Forty percent of administrators and one-third of teachers reported being threatened with violence by parents this school year according to a recently released national survey report from the American Psychological Association.
The aggression mostly came from parents who didn’t want their children to wear masks, opposed online or hybrid learning, or blamed the schools for learning loss. One responder from the survey stated, “This is a new problem. It used to be the kids, now it’s the adults.”
More administrators reported violent threats than other staff, while middle school teachers received more threats than teachers at other grade levels according to the Violence Against Educators and School Personnel: Crisis During COVID report. The number of employees who reported physical violence at school ranged from 14 percent to 22 percent with school social workers most likely to report they’d been attacked and teachers the least likely.
Physical and verbal violence directed towards educators are another reason many are leaving the profession or want to transfer to another school.
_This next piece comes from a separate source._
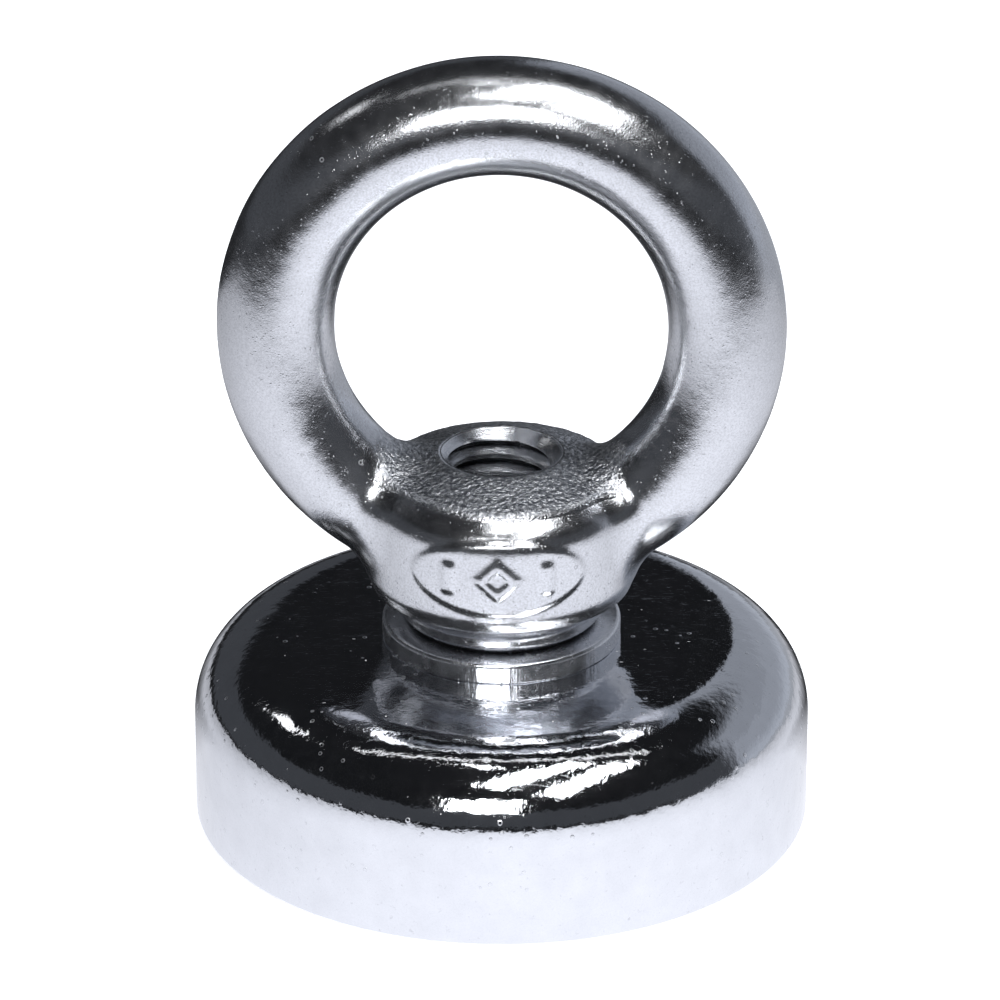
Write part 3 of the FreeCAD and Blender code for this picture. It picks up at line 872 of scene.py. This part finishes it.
# ---------------------------------------------------------------- studio: pale floor, soft lights
def stage_floor():
    size = 3.0
    me = bpy.data.meshes.new("floor")
    me.from_pydata([(-size, -size, 0), (size, -size, 0), (size, size, 0), (-size, size, 0)], [], [(0, 1, 2, 3)])
    ob = bpy.data.objects.new("floor", me)
    scene.collection.objects.link(ob)
    mat = bpy.data.materials.new("floor_paper")
    mat.use_nodes = True
    t = mat.node_tree
    t.nodes.clear()
    out = t.nodes.new("ShaderNodeOutputMaterial")
    diff = t.nodes.new("ShaderNodeBsdfDiffuse")
    diff.inputs["Color"].default_value = (0.90, 0.91, 0.93, 1)
    geo = t.nodes.new("ShaderNodeNewGeometry")

    def calc(op, a, b=None):
        n = t.nodes.new("ShaderNodeMath")
        n.operation = op
        for i, v in enumerate((a, b)):
            if isinstance(v, (int, float)):
                n.inputs[i].default_value = v
            elif v is not None:
                t.links.new(v, n.inputs[i])
        return n.outputs[0]

    def span(v, a, b, c, d):
        n = t.nodes.new("ShaderNodeMapRange")
        for k, w in (("From Min", a), ("From Max", b), ("To Min", c), ("To Max", d)):
            n.inputs[k].default_value = w
        t.links.new(v, n.inputs["Value"])
        return n.outputs[0]

    # the lit sheet of paper is wide and not deep; in reflections the room beyond it is dark
    wide = t.nodes.new("ShaderNodeMapping")
    wide.inputs["Scale"].default_value = (0.42, 1.0, 1.0)
    t.links.new(geo.outputs["Position"], wide.inputs["Vector"])
    far = t.nodes.new("ShaderNodeVectorMath")
    far.operation = "LENGTH"
    t.links.new(wide.outputs[0], far.inputs[0])
    near = t.nodes.new("ShaderNodeVectorMath")
    near.operation = "LENGTH"
    t.links.new(geo.outputs["Position"], near.inputs[0])
    sheet = span(far.outputs["Value"], 0.080, 0.098, 1.0, 0.0)
    sep = t.nodes.new("ShaderNodeSeparateXYZ")
    t.links.new(geo.outputs["Position"], sep.inputs[0])
    sheet = calc("MULTIPLY", sheet, span(sep.outputs[1], 0.064, 0.078, 1.0, 0.0))
    # painted light: in reflections the sheet is brighter close to the object, towards the front (-Y) and a little
    # towards the right, a pool of light from the lamps
    front = calc("DIVIDE", sep.outputs[1], near.outputs["Value"])
    right = calc("DIVIDE", sep.outputs[0], near.outputs["Value"])
    level = calc("ADD", calc("MULTIPLY", front, -0.25), calc("ADD", calc("MULTIPLY", right, 0.06), 0.75))
    level = calc("MULTIPLY", level, span(near.outputs["Value"], 0.022, 0.090, 1.27, 0.86))
    # the object's own shadow falls behind it
    shade = calc("MULTIPLY", span(calc("ABSOLUTE", sep.outputs[0]), 0.020, 0.036, 1.0, 0.0), span(sep.outputs[1], 0.004, 0.014, 0.0, 1.0))
    shade = calc("MULTIPLY", shade, span(sep.outputs[1], 0.040, 0.062, 1.0, 0.25))
    level = calc("MULTIPLY", level, calc("SUBTRACT", 1.0, calc("MULTIPLY", shade, 0.97)))
    level = calc("ADD", calc("MULTIPLY", calc("MULTIPLY", level, sheet), 0.985), 0.015)
    # off the sheet on the right, the floor is as grey as the wall over it
    beyond = calc("MULTIPLY", span(right, 0.12, 0.35, 0.0, 1.0), span(front, -0.30, 0.05, 0.0, 1.0))
    beyond = calc("MULTIPLY", beyond, calc("SUBTRACT", 1.0, sheet))
    level = calc("ADD", level, calc("MULTIPLY", beyond, 0.42))
    tone = t.nodes.new("ShaderNodeMix")
    tone.data_type = "RGBA"
    tone.inputs[6].default_value = (0.93, 0.97, 1.06, 1)
    tone.inputs[7].default_value = (0.955, 0.97, 1.04, 1)
    t.links.new(sheet, tone.inputs[0])
    emit = t.nodes.new("ShaderNodeEmission")
    t.links.new(tone.outputs[2], emit.inputs["Color"])
    t.links.new(level, emit.inputs["Strength"])
    path = t.nodes.new("ShaderNodeLightPath")
    mix = t.nodes.new("ShaderNodeMixShader")
    t.links.new(path.outputs["Is Glossy Ray"], mix.inputs[0])
    glow = t.nodes.new("ShaderNodeEmission")
    glow.inputs["Color"].default_value = (1, 1, 1, 1)
    glow.inputs["Strength"].default_value = 0.30
    both = t.nodes.new("ShaderNodeAddShader")
    t.links.new(diff.outputs[0], both.inputs[0])
    t.links.new(glow.outputs[0], both.inputs[1])
    t.links.new(both.outputs[0], mix.inputs[1])
    t.links.new(emit.outputs[0], mix.inputs[2])
    t.links.new(mix.outputs[0], out.inputs["Surface"])
    me.materials.append(mat)


def world():
    w = bpy.data.worlds.new("studio")
    scene.world = w
    w.use_nodes = True
    t = w.node_tree
    t.nodes.clear()
    out = t.nodes.new("ShaderNodeOutputWorld")
    path = t.nodes.new("ShaderNodeLightPath")
    coord = t.nodes.new("ShaderNodeTexCoord")
    sep = t.nodes.new("ShaderNodeSeparateXYZ")
    t.links.new(coord.outputs["Generated"], sep.inputs[0])

    def span(v, a, b, c, d):
        n = t.nodes.new("ShaderNodeMapRange")
        n.interpolation_type = "SMOOTHSTEP"
        for k, w in (("From Min", a), ("From Max", b), ("To Min", c), ("To Max", d)):
            n.inputs[k].default_value = w
        t.links.new(v, n.inputs["Value"])
        return n.outputs[0]

    def calc(op, a, b):
        n = t.nodes.new("ShaderNodeMath")
        n.operation = op
        for i, v in enumerate((a, b)):
            if isinstance(v, (int, float)):
                n.inputs[i].default_value = v
            else:
                t.links.new(v, n.inputs[i])
        return n.outputs[0]

    # a dark room: a grey wall behind on the right, charcoal low down elsewhere, nearly black above
    low = span(sep.outputs[2], 0.352, 0.388, 1.0, 0.0)
    wall = calc("MULTIPLY", span(sep.outputs[2], 0.54, 0.70, 1.0, 0.0), span(sep.outputs[2], 0.0, 0.22, 1.5, 1.0))
    behind_right = calc("MULTIPLY", span(sep.outputs[1], 0.02, 0.22, 0.0, 1.0), span(sep.outputs[0], 0.038, 0.085, 0.0, 1.0))
    level = calc("ADD", calc("MULTIPLY", calc("MULTIPLY", behind_right, wall), 0.30), calc("MULTIPLY", low, 0.048))
    level = calc("ADD", level, 0.010)
    dark = t.nodes.new("ShaderNodeMix")
    dark.data_type = "RGBA"
    dark.inputs[0].default_value = 0.0
    t.links.new(level, dark.inputs[0])
    dark.inputs[6].default_value = (0.0, 0.0, 0.0, 1)
    dark.inputs[7].default_value = (0.94, 1.0, 1.13, 1)
    bg_dark = t.nodes.new("ShaderNodeBackground")
    t.links.new(dark.outputs[2], bg_dark.inputs["Color"])
    bg_soft = t.nodes.new("ShaderNodeBackground")
    bg_soft.inputs["Color"].default_value = (0.93, 0.95, 1.0, 1)
    bg_soft.inputs["Strength"].default_value = 0.95
    bg_white = t.nodes.new("ShaderNodeBackground")
    bg_white.inputs["Color"].default_value = (1.0, 1.0, 1.0, 1)
    bg_white.inputs["Strength"].default_value = 1.0
    seen = t.nodes.new("ShaderNodeMixShader")
    t.links.new(path.outputs["Is Camera Ray"], seen.inputs[0])
    t.links.new(bg_soft.outputs[0], seen.inputs[1])
    t.links.new(bg_white.outputs[0], seen.inputs[2])
    mix = t.nodes.new("ShaderNodeMixShader")
    t.links.new(path.outputs["Is Glossy Ray"], mix.inputs[0])
    t.links.new(seen.outputs[0], mix.inputs[1])
    t.links.new(bg_dark.outputs[0], mix.inputs[2])
    t.links.new(mix.outputs[0], out.inputs["Surface"])


def softbox(name, azimuth, elevation, width_deg, height_deg, radiance, roll=0.0, distance=0.9, colour=(1.0, 1.0, 1.0)):
    """A square light seen from the object in a direction: azimuth 0 is the side that the eye faces, +X positive."""
    az, el = math.radians(azimuth), math.radians(elevation)
    d = Vector((math.sin(az) * math.cos(el), -math.cos(az) * math.cos(el), math.sin(el)))
    data = bpy.data.lights.new(name, "AREA")
    data.shape = "RECTANGLE"
    data.size = 2 * distance * math.tan(math.radians(width_deg / 2))
    data.size_y = 2 * distance * math.tan(math.radians(height_deg / 2))
    data.color = colour
    # an area light's power for a wanted radiance
    data.energy = radiance * math.pi * data.size * data.size_y
    ob = bpy.data.objects.new(name, data)
    ob.location = Vector((0, 0, 0.02)) + d * distance
    q = d.to_track_quat("Z", "Y")
    ob.rotation_euler = q.to_euler()
    if roll:
        ob.rotation_euler = (q.to_matrix() @ Matrix.Rotation(math.radians(roll), 3, "Z")).to_euler()
    ob.visible_camera = False
    scene.collection.objects.link(ob)
    return ob


stage_floor()
world()
softbox("key_low", -5, 28, 24, 17, 8.0)
softbox("key_high", 21, 70, 37, 10, 7.0, roll=40)
softbox("side_right", 43, 53, 40, 10, 7.0, roll=37)
softbox("over", 0, 96, 60, 3.0, 1.3)
softbox("over_left", -50, 84, 9, 4, 4.0)
softbox("left_patch", -119, 41, 13, 6, 1.7, roll=20)

scene.view_settings.view_transform = "Standard"
scene.view_settings.look = "None"
scene.view_settings.exposure = 0.0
The survey found 43 percent of teachers want to quit and 22 percent want to transfer. Administrators had a 27 percent desire to quit and 13 percent desire to transfer. These rates were higher in the northeast and south regions. LGBTQ employees had even higher rates of wanting to quit or transfer at 45 percent and 41 percent, respectively.
One teacher wrote, “The grocery store has better security than our public schools.”
Educators stressed the need for increased security and strategies to deal with volatile parents as well as students. Physical aggression from students continues to be a problem as it typically takes about eight months for a violently disruptive student to get additional help or placed in an appropriate program.
So, what can a district do to support and protect school staff? Some actions include:
- Review and train staff on safety protocols.
- Increase safety strategies and ensure safeguards are implemented (e.g., lock exterior doors, ensure each room has a panic button, and encourage staff to “buddy up”).
- Increase police and security guard presence.
- Provide de-escalation and conflict resolution training for staff.
- Streamline the process of identifying students for special education or behavioral supports.
- Support educator and student mental health and well-being.
- Promote trauma-informed practices.
Violence against educators is an increasing problem, and comprehensive research-based solutions are needed. Ensuring staff are safe and equipping them with strategies to deal with violent threats can ease stress and allow them to focus on instruction and student learning.